Pourtant, les stratégies immobilières s’étendant sur des temps longs, il va bien falloir finir par se projeter, donc par faire des choix. Et qui dit choix dit responsabilités, car ces choix seront extrêmement engageants, non seulement pour l’organisation qui les fait mais pour toute la société.
Alors, aujourd’hui, au milieu du battage médiatique autour du travail hybride, quel avenir peut-on imaginer pour nos bureaux ?
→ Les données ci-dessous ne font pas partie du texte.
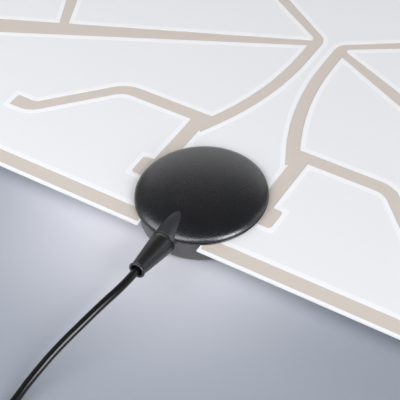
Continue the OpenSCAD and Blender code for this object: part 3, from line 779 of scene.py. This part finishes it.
@dataclass
class Boot:
    """Tapered strain relief with a rolled lip. Millimetres."""

    root_r: float = 4.7
    ring: float = 0.6
    groove: float = 0.4
    tip_r: float = 2.95
    lip_r: float = 0.5
    bore_r: float = 1.62
    mouth_r: float = 2.3
    mouth_depth: float = 6.0

    def profile(self) -> list[tuple[float, float]]:
        """Closed section along the boot's axis."""
        length = LEVELS.boot_len
        lip_z = length - self.lip_r
        root, ring, soft = self.root_r, self.ring, 0.1
        start = ring + self.groove
        body = [(self.bore_r, 0.0), (root - soft, 0.0), (root, soft), (root, ring - soft), (root - soft, ring),
                (root - self.groove, ring), (root - self.groove, start), (root - 0.15, start), (root, start + 0.2)]
        steps = 10
        for i in range(1, steps + 1):
            t = i / steps
            body.append((root + (self.tip_r - root) * t, start + 0.2 + (lip_z - 1.4 - start) * t))
        body.append((self.tip_r - 0.05, lip_z - 0.6))
        lip = arc((self.tip_r - 0.2, lip_z), self.lip_r, -50, 180, 10)
        inside = [(self.mouth_r - 0.05, lip_z - 0.4), (self.mouth_r - 0.05, length - self.mouth_depth),
                  (self.bore_r, length - self.mouth_depth), (self.bore_r, 0.0)]
        return body + lip + inside

    def build(self) -> None:
        """Makes the boot on its tilted axis."""
        place = Matrix.Translation(LEVELS.root) @ LEVELS.boot_turn
        boot = finish_piece("boot_dressed", spun(self.profile(), 72), BOOT_BLACK, ANTENNA, place, 50)
        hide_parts("cable_boot")


@dataclass
class Sheet:
    """The laminated sheet, its conductors and its printed lines, which keep their CAD shapes."""

    finishes: dict[str, Finish] = field(default_factory=lambda: {
        "rear_film": FILM, "front_film": FILM, "left_element": FOIL, "right_element": FOIL,
        "left_strip": FOIL, "right_strip": FOIL, "white_print": PRINT})

    def build(self) -> None:
        """Dresses every layer."""
        for node, look in self.finishes.items():
            dress_node(node, look)


@dataclass
class Housing:
    """Rear shell, screws and the parts sealed inside."""

    inner: dict[str, Finish] = field(default_factory=lambda: {
        "circuit_board": MASK_GREEN, "left_contact": BRASS, "right_contact": BRASS, "balun_core": FERRITE,
        "balun_winding": COPPER, "ground_clamp": TIN, "coax_core": BRAID, "coax_jacket": JACKET_BLACK,
        "cover_screws": STEEL})

    def build(self) -> None:
        """Makes the shell with soft edges and dresses the rest."""
        rounded_copy("rear_shell", SHELL_BLACK, ANTENNA, 0.15)
        for node, look in self.inner.items():
            dress_node(node, look)


@dataclass
class Plug:
    """Screw-on coax plug and the coil's tie."""

    def build(self) -> list[bpy.types.Object]:
        """Makes the plug's pieces and the tie.

        Returns:
            The pieces that are on the cord.
        """
        dress_node("plug_insulator", INSULATOR)
        dress_node("centre_pin", COPPER)
        return [rounded_copy("plug_grip", GRIP_BLACK, ANTENNA, 0.3),
                rounded_copy("plug_body", PLATE, ANTENNA, 0.1),
                rounded_copy("coupling_nut", PLATE, NUT, 0.12),
                rounded_copy("coil_tie", TIE_BLACK, ANTENNA, 0.1),
                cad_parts["plug_insulator"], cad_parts["centre_pin"]]


def main() -> None:
    """Builds the studio, the cord and then every sub-assembly."""
    logging.basicConfig(level=logging.INFO, format="%(name)s: %(message)s")
    Studio().build()
    Lead().build(Plug().build())
    Sheet().build()
    Cover().build()
    Housing().build()
    Boot().build()


if __name__ == "__main__":
    main()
Le courant de pensée majoritaire semble clairement pencher pour l’hybridation, c’est-à-dire un mélange de temps de présence sur son lieu de travail, chez soi, dans un tiers lieu… avec des interactions mixant présentiel et virtuel. Ce discours nous mène logiquement à envisager des bureaux moins fréquentés, donc à partager, et servant toujours plus à retrouver ses collègues, pour collaborer et échanger, de manière formelle ou informelle, voire conviviale. Un « happen space » plus cosy, plus collectif, plus neutre pour la planète et aussi moins consommateur de surfaces.
Il faut dire que les arguments en faveur de cette tendance sont nombreux et portés par des attentes fortes du côté des salariés. Toutes les études montrent en effet leur souhait de recourir plus largement au télétravail, un mode de travail que dirigeants et managers ont fini par voir d’un meilleur œil… même si ce fut un peu contraints et forcés.
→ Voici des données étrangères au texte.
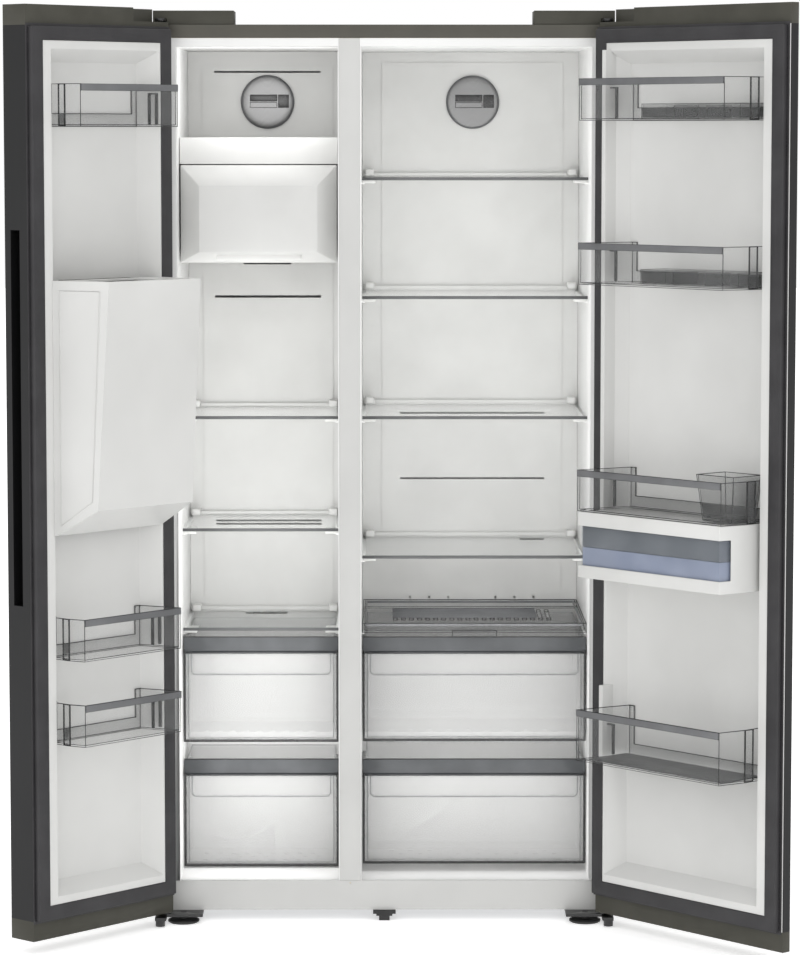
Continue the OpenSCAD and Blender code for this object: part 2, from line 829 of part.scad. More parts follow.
// Foam between a door's skin and its liner
module door_foam(w, u) {
  difference() {
    union() {
      door_block(w, skin, 0, shell_z);
    }
    slab([-1, w + 1], [back_v - liner_t, 1], [0, 3000]);
    pan_hollow(u, liner_t);
  }
  difference() {
    seal_window(u, [back_v - liner_t - 0.01, rim_v - liner_t], -0.5 - liner_t);
    pan_hollow(u, liner_t);
  }
}

// Folded steel skin of a door: front and both edges
module door_skin(w) {
  difference() {
    door_block(w, 0, 0, shell_z);
    door_block(w, skin, 1, [shell_z[0] - 1, shell_z[1] + 1]);
  }
}

// End caps of a door with the hinge bushes, the upper one open around the hinge arm
module door_caps(w) {
  difference() {
    union() {
      door_block(w, 0, 0, [door_z0, shell_z[0]]);
      door_block(w, 0, 0, [shell_z[1], door_top]);
    }
    slab([-1, 112], [front_v + 8, 1], [cab_h + 3, door_top + 1]);
    bar_z([hinge_in, -hinge_out + seal_play, door_z0 - 1], pin_r + pin_fit, 22);
    bar_z([hinge_in, -hinge_out + seal_play, shell_z[1] + 0.5], pin_r + pin_fit, 40);
  }
}

// Magnetic seal frame
module door_seal(u) {
  difference() {
    slab(u, [back_v, 0], seal_z);
    seal_window(u, [back_v - 1, 1], 0);
  }
}

// The freezer door's grip pocket, sunk in its free edge
pocket_v = [front_v + 16, front_v + 41];

module left_pocket(grow) {
  slab([left_w - 22 - grow, left_w + 1], [pocket_v[0] - grow, pocket_v[1] + grow],
       [grip_z[0] - grow, grip_z[1] + grow]);
}

// The fridge door's full-height grip rebate, with a finger groove in it
module right_rebate(grow) {
  slab([right_w - grip_w - grow, right_w + 1], [front_v - 1, grip_v + grow], [0, 3000]);
}

module right_groove(grow) {
  slab([right_w - grip_w - 16 - grow, right_w - grip_w + 1],
       [pocket_v[0] - grow, -pan_d - liner_t - grip_wall - 1 + grow],
       [grip_z[0] - grow, grip_z[1] + grow]);
}

// Opening for the dispenser, through the skin, foam and liner
module niche_cut(grow) {
  slab([niche_u[0] - grow, niche_u[1] + grow], [front_v - 1, 1],
       [niche_z[0] - grow, niche_z[1] + grow]);
}

module left_door_shell() {
  color(dark)
    on_left_door() {
      difference() {
        door_skin(left_w);
        left_pocket(0);
        niche_cut(0);
      }
      difference() {
        intersection() {
          left_pocket(grip_wall);
          door_block(left_w, 0, 0, shell_z);
        }
        left_pocket(0);
      }
    }
}

module right_door_shell() {
  color(dark)
    on_right_door()
      difference() {
        union() {
          door_skin(right_w);
          intersection() {
            union() {
              right_rebate(grip_wall);
              right_groove(grip_wall);
            }
            door_block(right_w, 0, 0, shell_z);
          }
        }
        right_rebate(0);
        right_groove(0);
      }
}

module left_door_foam() {
  color(foam)
    on_left_door()
      difference() {
        door_foam(left_w, left_seal_u);
        left_pocket(grip_wall);
        niche_cut(niche_wall);
      }
}

module right_door_foam() {
  color(foam)
    on_right_door()
      difference() {
        door_foam(right_w, right_seal_u);
        right_rebate(grip_wall);
        right_groove(grip_wall);
      }
}

module left_door_caps() {
  color(olive)
    on_left_door()
      door_caps(left_w);
}

module right_door_caps() {
  color(olive)
    on_right_door()
      difference() {
        door_caps(right_w);
        right_rebate(0);
      }
}

module left_door_liner() {
  color(white)
    on_left_door()
      difference() {
        door_liner(left_w, left_seal_u);
        niche_cut(niche_wall);
      }
}

// Ridges beside the fridge door's bins, on the hinge side
ridge_u = [right_seal_u[0] + seal_w + 4, right_seal_u[0] + seal_w + 14];
ridge_v = 13;

module ridge(z) {
  slab(ridge_u, [rim_v - 1, ridge_v], z);
  intersection() {
    slab(ridge_u, [-pan_d, rim_v], z);
    pan_hollow(right_seal_u, 1);
  }
}

module right_door_liner() {
  color(white)
    on_right_door() {
      door_liner(right_w, right_seal_u);
      ridge([holder_z[0] - 2, cav_top - 9]);
      ridge([right_bin_z[3] - 4, right_bin_z[3] + deep_bin_h + 40]);
    }
}

module left_seal() {
  color(dark)
    on_left_door()
      door_seal(left_seal_u);
}

module right_seal() {
  color(dark)
    on_right_door()
      door_seal(right_seal_u);
}

// Outline of a door bin, or of its hollow when inset by its wall
function bin_outline(u0, u1, reach, t) = [
  [u0 + t, reach - t], [u1 - t * 0.8, reach - t], [u1 + 10 - t, reach * 0.25 - t * 0.2],
  [u1 + 10 - t, -pan_d + 1 + t], [u0 + 26 + t, -pan_d + 1 + t]
];

// A door bin: floor, walls, a low back and a front rail
module bin(u0, u1, reach, z, h) {
  difference() {
    union() {
      translate([0, 0, z])
        linear_extrude(height = h)
          polygon(bin_outline(u0, u1, reach, 0));
      slab([u0, u1], [reach, reach + 2], [z + h - 12, z + h]);
    }
    translate([0, 0, z + 3])
      linear_extrude(height = h)
        polygon(bin_outline(u0, u1, reach, bin_t));
    slab([u0 + 40, u1 - 4], [-pan_d - 1, -pan_d + 6], [z + 24, z + h + 1]);
  }
}

left_bin_u = [56, left_w - 81];
right_bin_u = [61, right_w - 79];

module left_door_bins() {
  color(smoke)
    on_left_door()
      for (z = left_bin_z)
        bin(left_bin_u[0], left_bin_u[1], left_bin_v, z, bin_h);
}

module right_door_bins() {
  color(smoke)
    on_right_door() {
      for (i = [0:2])
        bin(right_bin_u[0], right_bin_u[1], right_bin_v, right_bin_z[i], bin_h);
      bin(right_bin_u[0], right_bin_u[1], right_bin_v, right_bin_z[3], deep_bin_h);
    }
}

// Ice chute housing inside the freezer door, hollow, with a funnel mouth on top
chute_wall = 3;
chute_low = chute_v - 27;

module chute_side(grow) {
  polygon([
    [rim_v + 0.3 - 2 * grow, chute_z[0] - 52 + grow], [8, chute_z[0] - 48 + grow],
    [chute_low - grow, chute_z[0] + grow], [chute_v - grow, chute_z[1] - grow],
    [rim_v + 0.3 - 2 * grow, chute_z[1] - grow]
  ]);
}

module chute_plan(grow) {
  polygon([
    [chute_u[0] - 6 + grow, rim_v + 0.3 - 2 * grow], [chute_u[1] + 30 - grow, rim_v + 0.3 - 2 * grow],
    [chute_u[1] - grow, chute_v + 1], [chute_u[0] + grow, chute_v + 1]
  ]);
}

module chute_block(grow) {
  intersection() {
    rotate([90, 0, 90])
      linear_extrude(height = left_w)
        chute_side(grow);
    linear_extrude(height = chute_z[1] + 1)
      chute_plan(grow);
  }
}

funnel_u = [157, 290];
funnel_v = [30, chute_v - 16];

module chute_housing() {
  color(white)
    on_left_door()
      difference() {
        chute_block(0);
        chute_block(chute_wall);
        slab(funnel_u, funnel_v, [chute_z[1] - 20, chute_z[1] + 1]);
      }
}

// Dispenser niche in the freezer door's front
paddle_r = 4;
paddle_v = front_v + 30;
paddle_z = niche_z[1] - 76;
flap_r = 3;
flap_v = niche_back;
flap_z = niche_z[1] - 24;
port_u = [168, 222];

module dispenser_housing() {
  color(dark)
    on_left_door()
      difference() {
        union() {
          slab([niche_u[0] - niche_wall, niche_u[1] + niche_wall], [front_v + skin, niche_back + 11],
               [niche_z[0] - niche_wall, niche_z[1] + niche_wall]);
          slab(niche_u, [front_v - 2, front_v + skin + 1], niche_z);
        }
        slab([niche_u[0] + 6, niche_u[1] - 6], [front_v - 3, niche_back], [niche_z[0] + 6, niche_z[1] - 66]);
        slab(port_u, [niche_back - 34, niche_back + 14], [niche_z[1] - 70, niche_z[1] - 18]);
        bar_x([niche_u[0] + 1, paddle_v, paddle_z], paddle_r + pin_fit, niche_u[1] - niche_u[0] - 2);
        bar_x([port_u[0] - 4, flap_v, flap_z], flap_r + pin_fit, port_u[1] - port_u[0] + 8);
      }
}

// Lever that a glass pushes to start the dispenser
module dispenser_paddle() {
  color(steel)
    on_left_door() {
      bar_x([niche_u[0] + 1.5, paddle_v, paddle_z], paddle_r, niche_u[1] - niche_u[0] - 3);
      slab([175, 215], [paddle_v - 1.5, paddle_v + 1.5], [paddle_z - 96, paddle_z]);
    }
}

// Insulating flap over the chute's lower mouth
module chute_flap() {
  color(dark)
    on_left_door() {
      bar_x([port_u[0] - 3.5, flap_v, flap_z], flap_r, port_u[1] - port_u[0] + 7);
      slab([port_u[0] + 1, port_u[1] - 1], [flap_v - 1.5, flap_v + 1.5], [flap_z - 38, flap_z]);
    }
}

// Grid tray at the bottom of the niche
module drip_tray() {
  color(steel)
    on_left_door()
      difference() {
        slab([niche_u[0] + 7, niche_u[1] - 7], [front_v - 6, niche_back - 1],
             [niche_z[0] + 6, niche_z[0] + 14]);
        for (i = [0:12])
          slab([niche_u[0] + 14 + 12 * i, niche_u[0] + 20 + 12 * i], [front_v + 4, niche_back - 10],
               [niche_z[0] + 9, niche_z[0] + 15]);
      }
}

// White holder under the third fridge bin, and the tank it carries
holder_reach = right_bin_v + 3;

module holder_block(grow, z) {
  translate([0, 0, z[0]])
    linear_extrude(height = z[1] - z[0])
      polygon(bin_outline(right_bin_u[0] + 3, right_bin_u[1], holder_reach, grow));
}

module tank_holder() {
  color(white)
    on_right_door()
      difference() {
        holder_block(0, holder_z);
        holder_block(4, [holder_z[0] + 4, holder_z[1] - 24]);
        slab([right_bin_u[0] - 30, right_bin_u[1] - 60], [holder_reach - 30, holder_reach + 5],
             [holder_z[0] + 24, holder_z[1] - 27]);
        slab([right_bin_u[0], right_bin_u[1] + 4], [holder_reach - 40, holder_reach + 5],
             [holder_z[0] + 24, holder_z[1] - 27]);
      }
}

module water_tank() {
  color([0.62, 0.68, 0.80, 0.6])
    on_right_door()
      difference() {
        holder_block(4.8, [holder_z[0] + 4.5, holder_z[1] - 25]);
        holder_block(7.3, [holder_z[0] + 7, holder_z[1] - 27.5]);
        bar_z([250, 0, holder_z[1] - 30], 22, 10);
      }
}

outer_shell();
rear_panel();
cabinet_foam();
freezer_liner();
fridge_liner();
mullion_cover();
toe_panel();
base_frame();
freezer_back_panel();
fridge_back_panel();
fan_covers();
freezer_shelf(0);  // freezer_shelf_upper
freezer_shelf(1);  // freezer_shelf_middle
freezer_shelf(2);  // freezer_shelf_lower
fridge_shelf(0);  // fridge_shelf_top
fridge_shelf(1);  // fridge_shelf_upper
fridge_shelf(2);  // fridge_shelf_middle
fridge_shelf(3);  // fridge_shelf_lower
shelf_trims();
ice_maker();
hinge_brackets();
hinge_covers();
centre_foot();
compressor();
condenser();
condenser_fan();
drain_pan();
control_box();
machine_cover();
power_inlet();
evaporator();
evaporator_fan();
rear_rollers();
front_foot_left();
front_foot_right();
ice_bucket();
freezer_drawer_upper();
freezer_drawer_lower();
fridge_drawer_upper();
fridge_drawer_lower();
chill_tray();
left_door_shell();
left_door_foam();
left_door_caps();
left_door_liner();
left_seal();
left_door_bins();
chute_housing();
dispenser_housing();
dispenser_paddle();
drip_tray();
chute_flap();
right_door_shell();
right_door_foam();
right_door_caps();
right_door_liner();
right_seal();
right_door_bins();
tank_holder();
water_tank();
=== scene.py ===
import sys
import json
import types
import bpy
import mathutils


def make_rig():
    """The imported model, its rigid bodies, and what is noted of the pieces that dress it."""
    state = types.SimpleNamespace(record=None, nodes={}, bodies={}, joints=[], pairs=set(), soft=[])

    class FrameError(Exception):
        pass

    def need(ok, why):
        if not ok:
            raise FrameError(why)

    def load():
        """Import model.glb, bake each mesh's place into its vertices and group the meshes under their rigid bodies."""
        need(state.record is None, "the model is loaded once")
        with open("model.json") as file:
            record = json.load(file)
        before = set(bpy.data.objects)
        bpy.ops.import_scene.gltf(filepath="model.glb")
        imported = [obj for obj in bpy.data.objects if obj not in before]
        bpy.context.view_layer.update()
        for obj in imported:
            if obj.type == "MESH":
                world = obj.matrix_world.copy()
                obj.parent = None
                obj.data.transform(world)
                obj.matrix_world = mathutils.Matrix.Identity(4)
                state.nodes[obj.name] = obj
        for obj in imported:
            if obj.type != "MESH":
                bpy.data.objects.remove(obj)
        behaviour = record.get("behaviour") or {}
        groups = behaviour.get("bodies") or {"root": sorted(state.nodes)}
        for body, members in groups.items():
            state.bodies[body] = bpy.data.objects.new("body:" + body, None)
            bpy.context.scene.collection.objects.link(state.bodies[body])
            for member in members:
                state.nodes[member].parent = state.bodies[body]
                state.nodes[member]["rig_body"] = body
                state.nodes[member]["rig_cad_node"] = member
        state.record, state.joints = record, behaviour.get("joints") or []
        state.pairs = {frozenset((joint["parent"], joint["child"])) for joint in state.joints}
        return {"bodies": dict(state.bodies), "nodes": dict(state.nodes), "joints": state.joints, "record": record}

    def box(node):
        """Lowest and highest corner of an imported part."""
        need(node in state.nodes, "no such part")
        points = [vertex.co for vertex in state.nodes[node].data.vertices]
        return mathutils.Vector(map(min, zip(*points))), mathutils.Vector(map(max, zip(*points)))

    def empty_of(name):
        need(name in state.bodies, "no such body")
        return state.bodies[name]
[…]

Peu de surprise en perspective donc… si on s’arrêtait là !
Car la question essentielle qu’il faudrait ici se poser, c’est pourquoi les salariés français sont-ils aussi demandeurs de télétravail ? Est-ce que cette attente est directement reliée à l’évolution du travail à réaliser en lui-même ?
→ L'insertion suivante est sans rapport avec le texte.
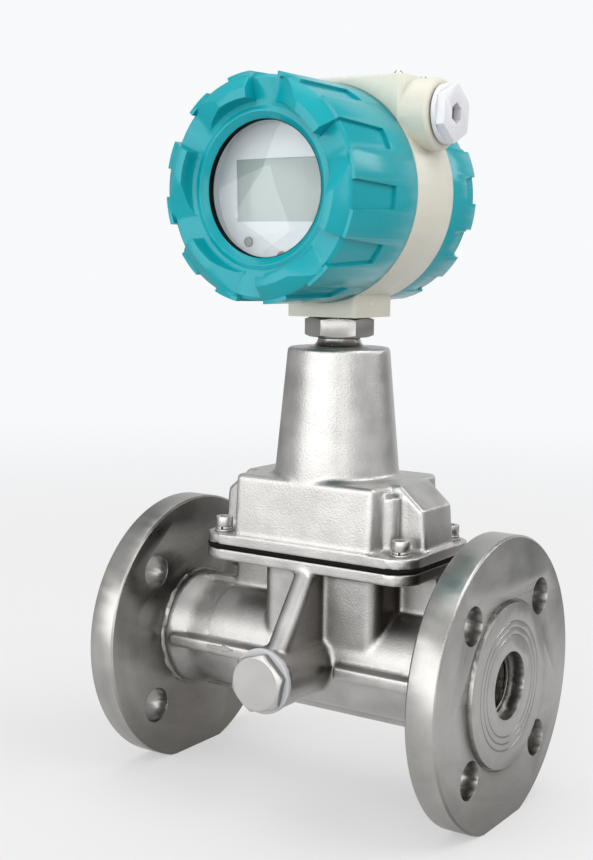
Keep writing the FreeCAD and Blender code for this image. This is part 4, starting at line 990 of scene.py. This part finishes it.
class METER_OT_studio(bpy.types.Operator):
    """A plain pale floor that fades into a pale backdrop, soft lamps and the camera"""
    bl_idname = "meter.studio"
    bl_label = "Studio"

    def execute(self, context):
        studio = context.scene.meter_studio
        shape = bmesh.new()
        bmesh.ops.create_circle(shape, cap_ends=True, segments=96, radius=FLOOR_RADIUS)
        bmesh.ops.translate(shape, verts=shape.verts, vec=(MIDDLE_X, 0, FLOOR_Z))
        mesh = bpy.data.meshes.new("studio_floor")
        shape.to_mesh(mesh)
        shape.free()
        mesh.materials.append(floor_material(studio))
        floor = bpy.data.objects.new("studio_floor", mesh)
        context.scene.collection.objects.link(floor)
        context.scene.world = room(studio)
        for name, azimuth, elevation, distance, width, height, setting in LAMPS:
            softbox(name, azimuth, elevation, distance, width, height, getattr(studio, setting))

        camera = bpy.data.objects.new("camera", bpy.data.cameras.new("camera"))
        camera.data.lens = studio.lens
        camera.data.sensor_width = 36.0
        camera.data.clip_end = 20.0
        camera.matrix_world = Matrix.Translation(CAMERA_PLACE) @ camera_turn().to_4x4()
        context.scene.collection.objects.link(camera)
        context.scene.camera = camera
        context.scene.view_settings.view_transform = "Standard"
        return {"FINISHED"}


STEPS = (METER_OT_flanges, METER_OT_flow_tube, METER_OT_bore_parts, METER_OT_sensors, METER_OT_side_plug,
         METER_OT_sensor_cover, METER_OT_cover_screws, METER_OT_stem, METER_OT_head_housing,
         METER_OT_covers, METER_OT_window, METER_OT_display, METER_OT_terminals, METER_OT_name_plate,
         METER_OT_conduit_plugs, METER_OT_studio)


class METER_PT_panel(bpy.types.Panel):
    """The meter's settings and steps"""
    bl_idname = "METER_PT_panel"
    bl_label = "Flow meter"
    bl_space_type = "VIEW_3D"
    bl_region_type = "UI"
    bl_category = "Flow meter"

    def draw(self, context):
        scene = context.scene
        for settings in (scene.meter_colours, scene.meter_sizes, scene.meter_studio):
            box = self.layout.box()
            for name in settings.__annotations__:
                box.prop(settings, name)
        for step in STEPS:
            self.layout.operator(step.bl_idname)


CLASSES = (MeterColours, MeterSizes, MeterStudio) + STEPS + (METER_PT_panel,)


def register():
    for item in CLASSES:
        bpy.utils.register_class(item)
    bpy.types.Scene.meter_colours = PointerProperty(type=MeterColours)
    bpy.types.Scene.meter_sizes = PointerProperty(type=MeterSizes)
    bpy.types.Scene.meter_studio = PointerProperty(type=MeterStudio)


def unregister():
    for name in ("meter_colours", "meter_sizes", "meter_studio"):
        delattr(bpy.types.Scene, name)
    for item in reversed(CLASSES):
        bpy.utils.unregister_class(item)


def main():
    register()
    for step in STEPS:
        group_name, name = step.bl_idname.split(".")
        getattr(getattr(bpy.ops, group_name), name)()


if __name__ == "__main__":
    main()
Oui… et non. Certes, le travail en milieu tertiaire est de moins en moins constitué de tâches répétitives effectuées seul à son bureau et de façon ininterrompue. La « réunionite », cette façon de brocarder la tendance à travailler de plus en plus en collaboration, n’est pas nouvelle. La différence, c’est que les outils technologiques nous permettent aujourd’hui de réaliser ces tâches à distance.
Et s’épargner des heures de transport pour assister à une réunion est un argument de poids. Mais, si on arrivait à réduire ce temps de transport, est-ce que les salariés concernés préfèreraient toujours recourir autant au travail à distance ou préfèreraient-ils passer plus de temps sur leur lieu de travail habituel ?
Idem avec les souhaits exprimés de plus grande autonomie, d’allègement de la pression ou de maîtrise de son temps et de son organisation. Si le management réussissait à alléger ces éléments vécus comme des contraintes parfois inutiles par les salariés, seraient-ils aussi désireux de travailler chez eux ?
Enfin, « last but not least », si les lieux de travail proposaient plus d’espaces où s’isoler pour se concentrer ou tenir une visioconférence avec, cerise sur le gâteau, la possibilité de se l’approprier un peu, verrions-nous une telle appétence pour le travail à domicile ?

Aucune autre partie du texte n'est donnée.